As it stands, relatively few South African solar users feed power to the grid, and industry insiders say most small-scale systems have not been declared to the authorities, despite a legal requirement to register them.
In Johannesburg alone, it is estimated that there are more than 20,000 unregistered solar systems, most of them residential, an official from the city’s power distributor said.
In the absence of attractive tariffs, those customers are increasingly going off-grid.
“They are lost to the energy system forever,” the official, who asked not to be named, told Reuters. “It is far better to keep them on the grid, to be part of a working grid community.”

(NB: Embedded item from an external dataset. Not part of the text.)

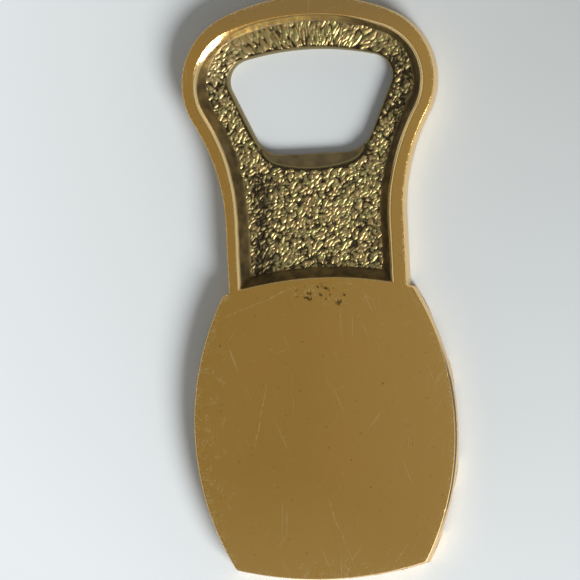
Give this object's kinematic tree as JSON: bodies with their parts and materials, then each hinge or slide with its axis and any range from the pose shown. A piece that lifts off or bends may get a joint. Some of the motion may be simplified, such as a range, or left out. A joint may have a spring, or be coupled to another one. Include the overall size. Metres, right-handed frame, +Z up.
{
  "type": "bottle opener",
  "caption": "Cast brass hand bottle opener: flared head with a cap opening and lip, recessed stippled neck, and a barrel-shaped handle with a flat back.",
  "frame": {"origin": "centre of the bounding box's underside, in the plane of the front face that the opener lies on", "axes": "+X across the handle, +Y along it towards the head, +Z up out of the flat back"},
  "size_m": [0.0512, 0.113, 0.0055],
  "materials": {
    "polished_brass": "ground and hand-polished, with fine scratches",
    "antiqued_brass": "as cast, stippled and darkened",
    "smooth_dark_brass": "smooth as cast, darkened"
  },
  "bodies": {
    "root": {"head_rim": "polished_brass", "head_web": "antiqued_brass", "neck_panel": "antiqued_brass", "cap_lip": "smooth_dark_brass", "barrel_body": "polished_brass", "upper_chime_hoop": "polished_brass", "upper_bilge_hoop": "polished_brass", "lower_bilge_hoop": "polished_brass", "lower_chime_hoop": "polished_brass"}
  },
  "joints": []
}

A fair power buy-back tariff could encourage more South Africans to register and plug in their systems and give Eskom breathing room.
But it will likely do little to overcome the main obstacle for most potential rooftop solar customers: cost.
While banks are beginning to help, with ABSA and Nedbank offering dedicated small-scale solar financing products, rooftop systems remain out of reach for most poor South Africans such as Prince Mkhize.
He works at a car wash in Alexandra, the low-income, high-crime township located just across a busy motorway from Sandton – the Johannesburg financial district dubbed “Africa’s richest square mile”.
When blackouts strike, Mkhize can’t run his jet wash or vacuum cleaner and watches disappointed would-be customers come and go.
“We’re standing here eight hours with no cars,” he said. “When there’s loadshedding, there’s no work.”